Autonomous and Beyond Visual Line of Sight Operations

Advances in obstacle avoidance, remote identification, and cellular control are enabling fully autonomous drone fleets that inspect infrastructure at preset frequencies without a pilot on site. BVLOS approvals are gradually expanding, especially for rural linear assets. Docking stations that recharge and swap batteries automatically are being deployed for continuous monitoring of critical structures like pipelines or bridge decks.

Swarm and Collaborative Inspections

Multiple drones flying in coordination can inspect different parts of a large asset simultaneously, cutting inspection time further. Swarm technology also enables one drone to carry a primary sensor while another provides illumination or relay communications. Research is ongoing into decentralized control and collision avoidance for dense drone swarms.

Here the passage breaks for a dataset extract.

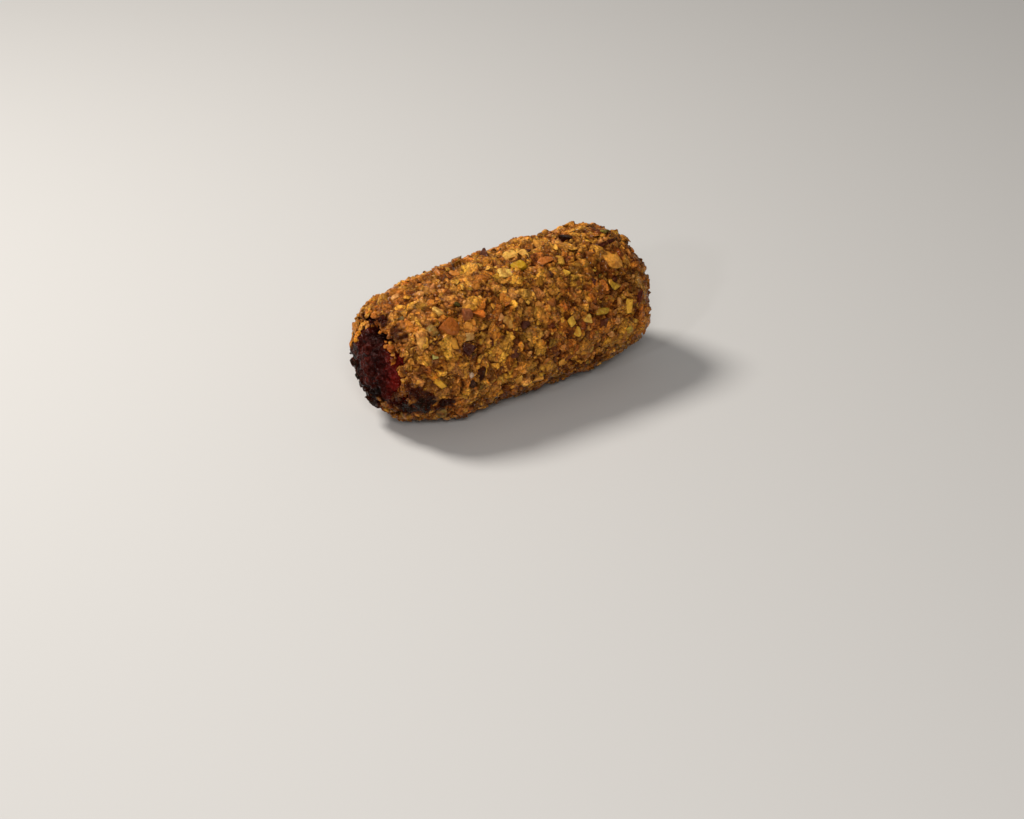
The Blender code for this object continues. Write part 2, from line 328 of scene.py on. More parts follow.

Hybrid and Specialized Platforms

Future drones may combine fixed-wing endurance with rotorcraft maneuverability. Underwater drones (UUVs) complement aerial drones for inspecting submarine or underwater bridge piers. Spray drones capable of applying coatings or sealants after inspection are in development, merging inspection with repair.

Conclusion

Drone surveys have fundamentally improved the speed, safety, and quality of civil infrastructure asset inventory and inspection. By replacing labor-intensive and hazardous manual methods with rapid, data-rich aerial captures, drones enable asset owners to identify defects earlier, plan maintenance more efficiently, and extend the life of critical infrastructure. While challenges remain—regulatory constraints, data processing demands, and integration with existing standards—the trajectory is clear: drones will become an indispensable tool in the infrastructure manager’s kit. Organizations that invest now in pilot training, SOP development, and data integration will be best positioned to leverage the next wave of autonomous, AI-driven inspection technologies. The future of infrastructure management is not just built with concrete and steel, but with pixels and point clouds, gathered from the sky.